Dans une très large mesure, Lakwizinn a perdu Pravind Jugnauth et ses alliés. Elle a amené politiciens et fonctionnaires à se dévoyer, à confondre les centres d’autorité, à ne plus faire la claire distinction entre le Sun Trust et l’Hôtel du gouvernement, et à tolérer un «Vetting right» extérieur qui pouvait amoindrir l’autorité du gouvernement et de l’État. La réprobation populaire a été immédiate, sévère et sans appel. L’Alliance Lepep regrettera cette confusion longtemps, longtemps encore, et le MSM traînera ce problème de dualité de pouvoir comme un boulet dans son œuvre de reconstruction.

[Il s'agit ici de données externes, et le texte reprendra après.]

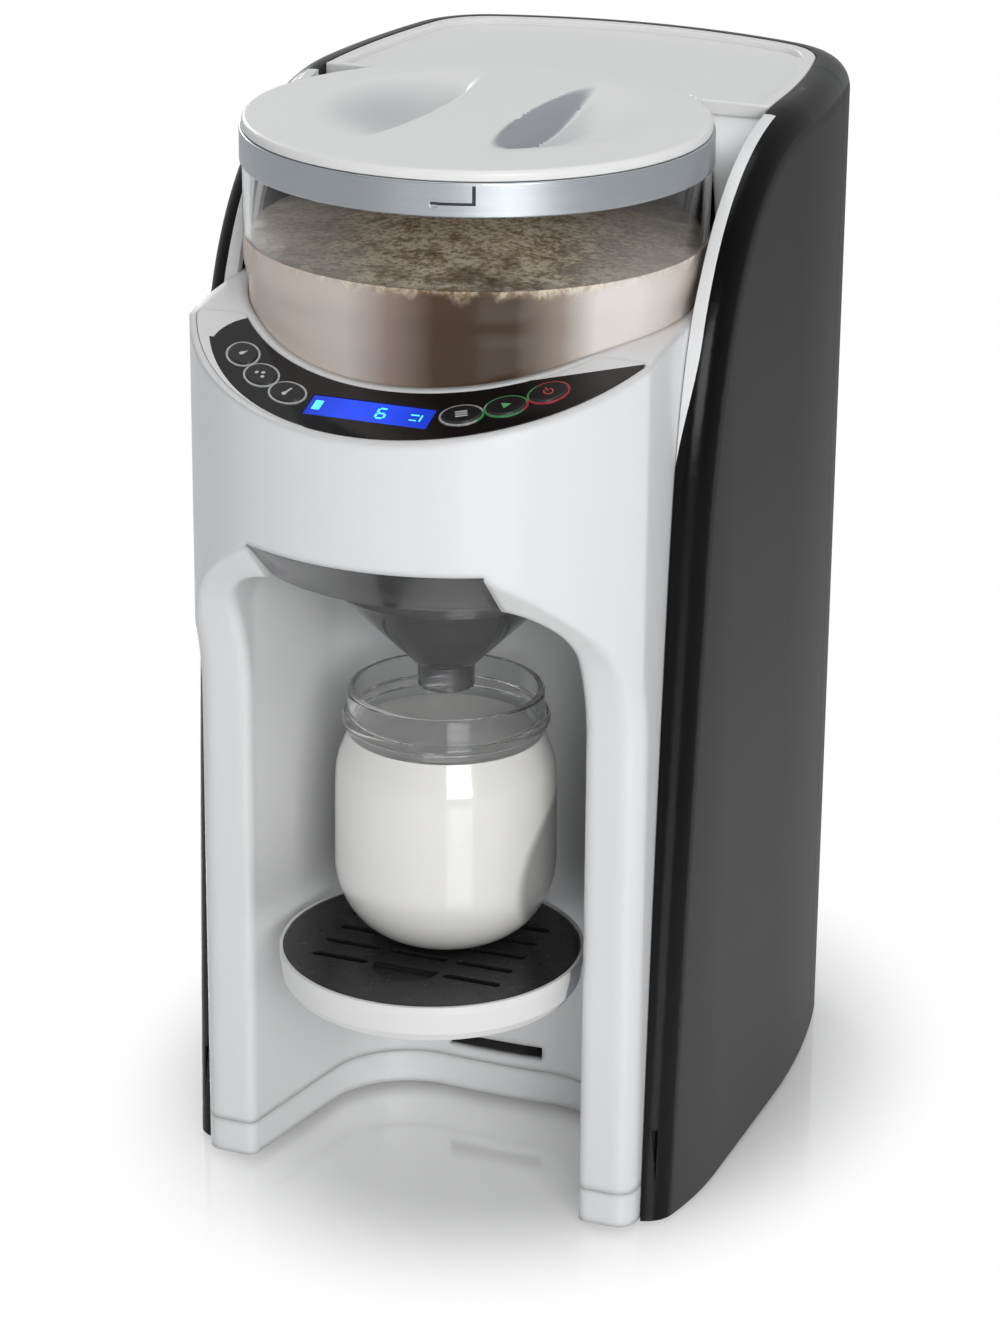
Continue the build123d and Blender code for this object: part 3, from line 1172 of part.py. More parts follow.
def nozzle_run(radius):
    """Straight run of the water nozzle from its hose to the funnel."""
    return Pos(0, NOZZLE_TAIL_Y, NOZZLE_Z) * Rot(90, 0, 0) * cyl(radius, 0, NOZZLE_TAIL_Y - NOZZLE_TIP_Y)


def water_nozzle():
    """Nozzle pipe over the funnel, closed at its tip, its barb inside the hose."""
    barb = 5.0
    along = Rot(90, 0, 0)
    tail = Pos(0, NOZZLE_TAIL_Y + barb, NOZZLE_Z)
    pipe = nozzle_run(NOZZLE_R) + tail * along * cyl(TUBE_BORE_R - 0.05, 0, barb)
    pipe -= tail * along * cyl(1.2, -1, NOZZLE_TAIL_Y + barb - NOZZLE_TIP_Y - 3)
    return pipe - cyl(0.9, NOZZLE_Z - 5, NOZZLE_Z, y=NOZZLE_TIP_Y + 6)


def outlet_hose():
    """Hose from the heater's upper port over the chassis plate to the nozzle."""
    return hose([(HEATER_X, HEATER_PORT_Y, 208.2), (HEATER_X, HEATER_PORT_Y, 236),
                 (-27, 3, 264), (0, 3, NOZZLE_Z), (0, NOZZLE_TAIL_Y, NOZZLE_Z)], bend=7)


def main_board():
    """Power and control board with transformer, capacitors and connectors."""
    y0 = CHASSIS_Y + 2
    board = box(6, 78, y0 + 6, y0 + 7.6, 112, 208)
    for x in (12, 72):
        for z in (118, 202):
            board += Pos(x, y0 + 6, z) * Rot(90, 0, 0) * cyl(2.5, 0, 6)
    board += box(14, 40, y0 + 7.6, y0 + 25, 120, 146)
    board += box(50, 70, y0 + 7.6, y0 + 20, 122, 138)
    for x in (20, 34, 48):
        board += Pos(x, y0 + 7.6, 165) * Rot(-90, 0, 0) * cyl(5, 0, 14)
    for x in (14, 34, 54):
        board += box(x, x + 14, y0 + 7.6, y0 + 14, 190, 198)
    return board


def cord_gland():
    """Inlet for the supply cord, low on the rear cover."""
    back = Rot(-90, 0, 0)
    base = Pos(GLAND_X, 0, GLAND_Z) * back
    outside = cover_depth(GLAND_X)
    nut = outside - GLAND_PAD - 2.3
    flange = outside - GLAND_RECESS + GAP
    gland = Pos(0, nut, 0) * base * cyl(5.9, 0, flange - nut + 1)
    gland += Pos(0, nut, 0) * base * cyl(GLAND_FLANGE_R, 0, 2)
    gland += Pos(0, flange, 0) * base * cyl(GLAND_FLANGE_R, 0, 3)
    return gland - Pos(0, nut - 2, 0) * base * cyl(3.2, 0, 30)


# ---- assembly ---------------------------------------------------------------
def export_all():
    blank = dark_shell()
    save("front_housing", front_housing())
    save("base_plinth", base_plinth())
    save("rubber_feet", group(rubber_feet()))
    save("base_screws", group(base_screws()))
    save("side_panel_right", side_panel(blank, 0, 130))
    save("side_panel_left", side_panel(blank, -130, 0))
    save("rear_cover", rear_cover(blank))
    save("cover_screws", group(cover_screws()))
    save("panel_lens", panel_lens())
    save("display_module", display_module())
    save("control_board", control_board())
    save("button_bezels", group(button_bezels()))
    for name, plane in zip(BUTTON_NAMES, button_planes()):
        save(name, button_cap(plane))
    for piece in (container_base, container_body, container_ring, metering_plate,
                  powder_scraper, dosing_wheel, stirrer, drive_pinion, motor_shaft, dosing_motor,
                  formula_powder, lid, lid_gasket, funnel_drawer, tray_dish, tray_grille,
                  bottle_glass, milk, tank_body, tank_lid, valve_plunger, valve_cage,
                  valve_spring, tank_shelf, tank_dock, dock_seal, chassis_plate,
                  heater_block, water_pump, pump_motor, supply_hose, feed_hose,
                  outlet_hose, water_nozzle, main_board, cord_gland):
        save(piece.__name__, piece())


os.makedirs("parts", exist_ok=True)
export_all()
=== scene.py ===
import json
import math

import bmesh
import bpy
from mathutils import Matrix, Vector


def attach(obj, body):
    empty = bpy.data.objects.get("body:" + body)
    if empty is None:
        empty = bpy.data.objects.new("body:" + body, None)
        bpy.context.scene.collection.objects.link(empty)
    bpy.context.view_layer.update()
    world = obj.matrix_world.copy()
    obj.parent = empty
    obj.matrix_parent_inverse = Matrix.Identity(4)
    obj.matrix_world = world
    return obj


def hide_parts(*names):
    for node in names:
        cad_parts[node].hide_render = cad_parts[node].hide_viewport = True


# Baby formula maker: finishes, turned pieces, printed marks, light and camera round the CAD frame.
# Metres unless a line says millimetres, +Z up, front towards -Y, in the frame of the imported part.

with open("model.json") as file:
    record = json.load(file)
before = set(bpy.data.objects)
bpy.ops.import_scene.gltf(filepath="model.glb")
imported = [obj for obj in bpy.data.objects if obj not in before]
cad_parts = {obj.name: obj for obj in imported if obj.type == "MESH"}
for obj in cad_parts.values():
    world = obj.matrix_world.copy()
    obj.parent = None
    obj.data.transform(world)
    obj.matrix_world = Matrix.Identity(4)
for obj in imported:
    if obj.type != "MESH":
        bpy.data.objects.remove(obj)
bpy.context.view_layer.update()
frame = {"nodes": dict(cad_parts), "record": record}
NODES = frame["nodes"]

MM = 0.001

# ---- sizes shared with the part ----------------------------------------------
CONTAINER_Y = -0.040                    # axis of the powder container and its lid
BOTTLE_Y = -0.068                       # axis of the bottle
BOTTLE_R = 42.5 * MM
BROW_Z0 = 0.324                         # sloping key panel: height at its front edge
BROW_SLOPE = 0.35
BROW_FRONT_Y = -0.157
KEY_ANGLES = (-46.0, -35.0, -24.0, 24.0, 35.0, 46.0)
KEY_NAMES = ("water_volume_button", "powder_setting_button", "temperature_button",
             "mode_button", "start_button", "power_button")
KEY_RING_R = 0.082
KEY_RING_Y = -0.061
KEY_CROWN = 0.9 * MM
DISPLAY_Y = -0.140
DISPLAY_FACE = -0.2 * MM
SHELL_INNER_X = 0.0895
LID_TOP = 0.415
LID_R = 86.2 * MM

# ---- sizes and tones of the scene alone --------------------------------------
WING_LIP_X = 0.0950                     # the wings' white lip reaches out to here at the top
TRIM_WHITE = (0.80, 0.805, 0.81)
SIDEWAYS = (0.9336, 0.3584)             # plan direction from left to right as seen in the photo
FILM = 0.05 * MM                        # powder and milk are drawn this far outside their clear walls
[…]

Mauvais calculs politiques
Sur le plan strictement politique, enfin, la stratégie première du MSM de viser essentiellement les circonscriptions nos 4 à 14 comme base électorale première avant de rechercher subséquemment l’adhésion des groupes minoritaires a été une erreur majeure. On n’a de cesse de le dire : on ne peut gouverner l’île Maurice que dans le partage réel du pouvoir, le strict respect des droits et des chances de chacun, minorités comprises, en termes de justice sociale, d’emploi et de sécurité. Gouverner autrement pour le MSM, c’est s’exposer à être débordé sur le flanc par un Parti travailliste qui traditionnellement mobilise, au départ même, plus de 35 % du milieu hindou, mais qui peut attirer de très importants renforts chez les minorités. Cela s’est vérifié une fois de plus au scrutin de dimanche. Depuis toujours, le parti de Navin Ramgoolam apparaît plus «national» que le MSM. Tant que le parti de Pravind Jugnauth ne changera pas d’optique sous ce rapport, il se fera systématiquement devancer par le PTr, spécialement si ce parti reste proche du MMM après cinq ans de vie commune à l’Hôtel du gouvernement.
Les notions de mauricianisme et de méritocratie ont fait, depuis une vingtaine d’années, une très importante percée dans le pays et auprès des jeunes. Il n’y a désormais, pour tout parti politique, d’autre choix que l’abandon progressif de calculs ethniques désuets et la reconversion résolue en partis véritablement multiethniques et nationaux. S’il ne s’y adapte pas, le MSM aura fait son temps et n’aura plus vraiment d’avenir.